» **WHAT NEEDS TO BE DONE**: Reproduce exactly the lines of the material beneath, from the line that contains "square([tip_r - edge_r, sheet_t]);" to the line that contains "depsgraph = bpy.context.evaluated_depsgraph_get()", both included, and no other lines.

» **SOURCE EXCERPT**:

══════

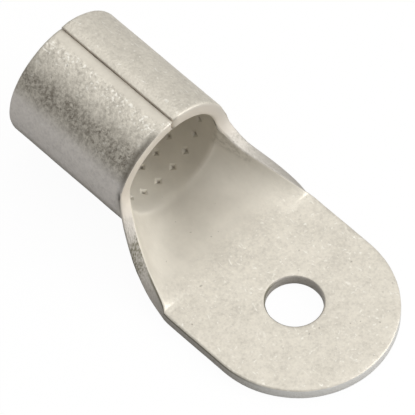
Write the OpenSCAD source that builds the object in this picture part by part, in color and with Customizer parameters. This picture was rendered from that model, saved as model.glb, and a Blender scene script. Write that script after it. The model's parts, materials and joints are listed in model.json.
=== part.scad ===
// Crimp lug, stamped and rolled from one sheet of tinned copper: a tubular barrel with a butt seam
// along its top, an open neck that uncurls, and a flat round-ended palm with a stud hole.
// The origin is the stud hole's centre on the underside. +X points to the palm's tip, +Z is up.
// All sizes are in millimetres.

/* [Sheet] */
// Thickness of the sheet
sheet_t = 1.65; // [1.2:0.05:2]
// Rounding of the sheared edges
edge_r = 0.3; // [0.1:0.05:0.5]

/* [Barrel] */
// Bore that takes the stripped conductor
bore_d = 13.2; // [12:0.1:14.5]
// Length of the barrel along its seam
barrel_len = 17.6; // [15:0.1:20]
// Width of the rounded sheet edge beside the seam
seam_w = 1.2; // [0.6:0.1:1.5]
// How far that edge drops into the seam
seam_drop = 0.25; // [0.1:0.05:0.4]
// How far the other sheet edge stands proud at the seam
seam_peak = 0.25; // [0.05:0.05:0.35]

/* [Serrations] */
// Rings of punched pits inside the barrel
pit_rings = 5; // [1:1:5]
// Pits in each ring
pits_per_ring = 18; // [8:1:20]
// Distance between rings
pit_pitch = 2.7; // [2:0.1:2.8]
// From the barrel's mouth to the first ring
pit_inset = 2.8; // [1.5:0.1:3]
// Width of a pit across its corners
pit_w = 1.2; // [0.6:0.1:1.6]
// Depth of a pit
pit_depth = 0.3; // [0.2:0.05:0.6]

/* [Neck] */
// Length of the neck, from the mouth of the barrel to the flat palm
neck_len = 10; // [8:0.5:14]
// Width of the flat blank where the neck leaves the barrel
neck_w = 21.5; // [18:0.1:24]
// Radius of the blank's inside corner between the barrel and the neck
corner_r = 3; // [1:0.1:3.4]

/* [Palm] */
// Width of the palm
palm_w = 22.6; // [20:0.2:26]
// How much wider than the neck the flattened palm is, on each side
palm_spread = 0.05; // [0.02:0.01:0.3]
// From the stud hole's centre to the start of the flat palm
hole_to_neck = 8.9; // [7:0.1:12]
// From the stud hole's centre to the palm's tip
hole_to_tip = 11.8; // [11.2:0.1:14]
// Stud hole, for an M6 stud
hole_d = 6.4; // [5:0.1:8.5]

/* [Hidden] */
TIN = [0.80, 0.78, 0.72];
$fn = 96;

// Turn of each ring's first pit from the bottom, as a share of the spacing
PIT_PHASE = 0.18;

// Barrel and palm along X
bore_r = bore_d / 2;
barrel_r = bore_r + sheet_t;
mid_r = bore_r + sheet_t / 2;
flat_x = -hole_to_neck;
mouth_x = flat_x - neck_len;
back_x = mouth_x - barrel_len;
tip_r = palm_w / 2;
tip_x = hole_to_tip - tip_r;

// Seam: how far round the barrel its sprung edge reaches
LIP_ANGLE = 60;
LIP_STEPS = 14;

// Neck: how its curl fades toward the palm, and how the bending moves out to the sheet's edges
CURL_POWER = 0.36;
CURL_START = 0.26;
CURL_END = 0.12;
FOCUS = 4.6;
FOCUS_POWER = 1.36;
BEND_STEPS = 40;
NECK_STATIONS = 14;
CORNER_STATIONS = 4;
SPAN_STEPS = 12;
EDGE_STEPS = 3;

// Joints between the neck and its neighbours: a short lap inside them, a little thinner
LAP = 0.6;
LAP_SKIN = 0.2;
SKIN = 0.02;

// The blank's half width at u, from 0 at the mouth to 1 at the flat palm
neck_half = neck_w / 2;
palm_half = palm_w / 2 - palm_spread;
function smooth(u) = u * u * (3 - 2 * u);
function corner(dx) = dx < corner_r ? corner_r - sqrt(corner_r ^ 2 - (corner_r - dx) ^ 2) : 0;
function half_width(u) = neck_half + (palm_half - neck_half) * smooth(u) + corner(u * neck_len);

// The bent section at u: how far its edge has turned, and the turn at the share t of the half width
function eased(t, run) = t ^ 2 * (1 + run) / (t + run);
function left_of_curl(u) = eased(max(1 - eased(u, CURL_START), 0), CURL_END);
function curl(u) = half_width(u) / mid_r * left_of_curl(u) ^ CURL_POWER * 180 / PI;
function turn(u, t) = curl(u) * t ^ (1 + FOCUS * u ^ FOCUS_POWER);

// The section's middle line at u, followed in small steps from its middle out: [y, z] at each step
function middle_line(u) =
    let (ds = half_width(u) / BEND_STEPS)
    [for (i = 0, y = 0, z = 0, a = turn(u, 0.5 / BEND_STEPS); i <= BEND_STEPS;
        y = y + ds * cos(a), z = z + ds * sin(a), i = i + 1, a = turn(u, (i + 0.5) / BEND_STEPS)) [y, z]];

// A point of the sheet: s along the section from its middle, h above the middle of the thickness
function bend(line, u, s, h) =
    let (t = min(abs(s) / half_width(u), 1), a = turn(u, t), k = t * BEND_STEPS,
        i = min(floor(k), BEND_STEPS - 1), p = line[i] + (line[i + 1] - line[i]) * (k - i))
    [sign(s) * (p[0] - h * sin(a)), sheet_t / 2 + p[1] + h * cos(a)];

// Distances from the middle to half width w, closer together over the rounded edge
function span(w) = concat(
    [for (i = [0 : SPAN_STEPS]) (w - edge_r) * i / SPAN_STEPS],
    [for (i = [1 : EDGE_STEPS]) w - edge_r + edge_r * sin(90 * i / EDGE_STEPS)]);
function both_sides(d) = concat([for (i = [len(d) - 1 : -1 : 1]) -d[i]], d);

// Half the thickness at s, less the rounding of the edge
function half_t(s, w) =
    let (e = max(abs(s) - (w - edge_r), 0)) sheet_t / 2 - edge_r + sqrt(max(edge_r ^ 2 - e ^ 2, 0));

// One ring of points round the section at u, its skin taken off all round
function ring(x, u, skin) =
    let (w = half_width(u) - skin, row = both_sides(span(w)), n = len(row), line = middle_line(u))
    concat(
        [for (s = row) let (p = bend(line, u, s, skin - half_t(s, w))) [x, p[0], p[1]]],
        [for (i = [n - 1 : -1 : 0]) let (s = row[i], p = bend(line, u, s, half_t(s, w) - skin)) [x, p[0], p[1]]]);

// Stations follow the corner's arc first, then come closer together toward the palm
corner_u = [for (i = [0 : CORNER_STATIONS]) corner_r * (1 - cos(90 * i / CORNER_STATIONS)) / neck_len];
last_u = corner_u[CORNER_STATIONS];
later_u = [for (i = [1 : NECK_STATIONS]) last_u + (1 - last_u) * sin(90 * i / NECK_STATIONS)];
neck_u = concat(corner_u, later_u);

// A closed skin over rings of n points, where each end cap joins a ring's lower and upper rows
function loft_faces(rings, n) = concat(
    [for (k = [0 : rings - 2], i = [0 : n - 1])
        let (a = k * n + i, b = k * n + (i + 1) % n, c = a + n, d = b + n) each [[a, d, b], [a, c, d]]],
    [for (i = [0 : n / 2 - 2]) [i, i + 1, n - 2 - i, n - 1 - i]],
    [for (i = [0 : n / 2 - 2]) let (e = (rings - 1) * n) [e + i, e + n - 1 - i, e + n - 2 - i, e + i + 1]]);

module along_x(length) {
    rotate([90, 0, 90]) linear_extrude(length) children();
}

// The tube's section: the near sheet edge is rounded down at the seam, the far one springs out a little
module barrel_section() {
    edge_z = sqrt(barrel_r ^ 2 - seam_w ^ 2);
    drop = edge_z - (barrel_r - seam_drop);
    round_r = (seam_w ^ 2 + drop ^ 2) / (2 * drop);
    difference() {
        union() {
            circle(barrel_r);
            polygon(concat([[0, mid_r]], [for (i = [0 : LIP_STEPS])
                let (r = barrel_r + seam_peak * (1 - smooth(i / LIP_STEPS)), a = LIP_ANGLE * i / LIP_STEPS)
                [r * sin(a), r * cos(a)]]));
        }
        circle(bore_r);
        difference() {
            translate([-1.5 * seam_w, mid_r]) square([1.5 * seam_w, sheet_t]);
            translate([-seam_w, edge_z - round_r]) circle(round_r);
        }
    }
}

module barrel() {
    difference() {
        translate([back_x, 0, barrel_r]) along_x(barrel_len) barrel_section();
        serrations();
    }
}

// Square pits with sloping sides, their corners in line with the barrel
module serrations() {
    slope = pit_w / 2 / pit_depth;
    for (i = [0 : pit_rings - 1], k = [0 : pits_per_ring - 1])
        translate([mouth_x - pit_inset - i * pit_pitch, 0, barrel_r])
            rotate([(k + PIT_PHASE) * 360 / pits_per_ring, 0, 0]) translate([0, 0, -bore_r - pit_depth])
                cylinder(h = 2 * pit_depth, r1 = 0, r2 = 2 * pit_depth * slope, $fn = 4);
}

module neck() {
    rings = concat(
        [ring(mouth_x - LAP, 0, LAP_SKIN)],
        [for (u = neck_u) ring(mouth_x + u * neck_len, u, SKIN)],
        [ring(flat_x + LAP, 1, LAP_SKIN)]);
    polyhedron([for (r = rings) each r], loft_faces(len(rings), len(rings[0])), convexity = 4);
}

// Half of the palm's section, with both of its sheared edges rounded
module half_palm_section() {
    square([tip_r - edge_r, sheet_t]);
    translate([0, edge_r]) square([tip_r, sheet_t - 2 * edge_r]);
    for (z = [edge_r, sheet_t - edge_r]) translate([tip_r - edge_r, z]) circle(edge_r);
}

module palm() {
    for (side = [0, 1]) mirror([0, side, 0])
        translate([flat_x, 0, 0]) along_x(tip_x - flat_x) half_palm_section();
    translate([tip_x, 0, 0]) rotate([0, 0, -90]) rotate_extrude(angle = 180) half_palm_section();
}

module lug() {
    color(TIN) difference() {
        union() {
            barrel();
            neck();
            palm();
        }
        translate([0, 0, -1]) cylinder(h = sheet_t + 2, d = hole_d);
    }
}

lug();
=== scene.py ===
"""Looks of a crimp lug that is stamped and rolled from one sheet of tinned copper.

The lug is modelled as it is made. A flat blank is laid out, thickened, rounded at its sheared edges and
punched with its serrations. Then every point is bent to its place, from the flat palm to the closed barrel.
"""

import json
import logging
import math
from dataclasses import dataclass, field
from enum import Enum
from typing import Any, Sequence, Union

import bmesh
import bpy
from mathutils import Matrix, Vector, noise


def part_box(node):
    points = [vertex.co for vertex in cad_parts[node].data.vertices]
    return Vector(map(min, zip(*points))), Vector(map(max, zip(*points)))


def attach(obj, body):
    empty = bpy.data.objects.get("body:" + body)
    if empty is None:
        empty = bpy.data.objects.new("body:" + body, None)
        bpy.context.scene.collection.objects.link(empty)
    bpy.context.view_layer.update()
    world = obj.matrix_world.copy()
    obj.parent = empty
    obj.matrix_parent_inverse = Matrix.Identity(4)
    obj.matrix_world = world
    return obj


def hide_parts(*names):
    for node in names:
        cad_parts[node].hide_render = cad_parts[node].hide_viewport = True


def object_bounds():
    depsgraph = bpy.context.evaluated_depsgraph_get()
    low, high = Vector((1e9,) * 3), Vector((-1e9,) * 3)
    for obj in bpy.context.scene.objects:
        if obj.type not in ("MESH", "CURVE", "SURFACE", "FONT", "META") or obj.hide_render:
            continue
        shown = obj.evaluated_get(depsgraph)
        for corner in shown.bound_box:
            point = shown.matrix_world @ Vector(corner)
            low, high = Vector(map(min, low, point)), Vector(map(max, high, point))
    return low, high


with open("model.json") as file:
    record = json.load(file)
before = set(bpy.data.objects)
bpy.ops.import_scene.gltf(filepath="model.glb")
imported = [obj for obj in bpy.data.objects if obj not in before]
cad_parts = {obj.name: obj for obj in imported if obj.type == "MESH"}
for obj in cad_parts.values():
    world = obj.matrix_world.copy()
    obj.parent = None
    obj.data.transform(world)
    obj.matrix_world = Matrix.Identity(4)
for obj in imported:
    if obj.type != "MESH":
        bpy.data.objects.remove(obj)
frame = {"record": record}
CAD_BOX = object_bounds()

Colour = tuple[float, float, float]

MM = 0.001
NODE = "lug"
BODY = "root"
BLANK_PLACE = "blank_place"
log = logging.getLogger(NODE)


class Surface(Enum):
    """The finishes of the lug, in the order of its material slots."""

    PLATED = 0
    SHEARED = 1


def smooth(t: float) -> float:
    """Ease from 0 to 1 with level ends."""
    t = min(max(t, 0.0), 1.0)
    return t * t * (3.0 - 2.0 * t)


def eased(t: float, run: float) -> float:
    """Rise from 0 to 1, level at first and straight once t is well past run."""
    return t * t * (1.0 + run) / (t + run)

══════

» **RIGHT ANSWER**:
    square([tip_r - edge_r, sheet_t]);
    translate([0, edge_r]) square([tip_r, sheet_t - 2 * edge_r]);
    for (z = [edge_r, sheet_t - edge_r]) translate([tip_r - edge_r, z]) circle(edge_r);
}

module palm() {
    for (side = [0, 1]) mirror([0, side, 0])
        translate([flat_x, 0, 0]) along_x(tip_x - flat_x) half_palm_section();
    translate([tip_x, 0, 0]) rotate([0, 0, -90]) rotate_extrude(angle = 180) half_palm_section();
}

module lug() {
    color(TIN) difference() {
        union() {
            barrel();
            neck();
            palm();
        }
        translate([0, 0, -1]) cylinder(h = sheet_t + 2, d = hole_d);
    }
}

lug();
=== scene.py ===
"""Looks of a crimp lug that is stamped and rolled from one sheet of tinned copper.

The lug is modelled as it is made. A flat blank is laid out, thickened, rounded at its sheared edges and
punched with its serrations. Then every point is bent to its place, from the flat palm to the closed barrel.
"""

import json
import logging
import math
from dataclasses import dataclass, field
from enum import Enum
from typing import Any, Sequence, Union

import bmesh
import bpy
from mathutils import Matrix, Vector, noise


def part_box(node):
    points = [vertex.co for vertex in cad_parts[node].data.vertices]
    return Vector(map(min, zip(*points))), Vector(map(max, zip(*points)))


def attach(obj, body):
    empty = bpy.data.objects.get("body:" + body)
    if empty is None:
        empty = bpy.data.objects.new("body:" + body, None)
        bpy.context.scene.collection.objects.link(empty)
    bpy.context.view_layer.update()
    world = obj.matrix_world.copy()
    obj.parent = empty
    obj.matrix_parent_inverse = Matrix.Identity(4)
    obj.matrix_world = world
    return obj


def hide_parts(*names):
    for node in names:
        cad_parts[node].hide_render = cad_parts[node].hide_viewport = True


def object_bounds():
    depsgraph = bpy.context.evaluated_depsgraph_get()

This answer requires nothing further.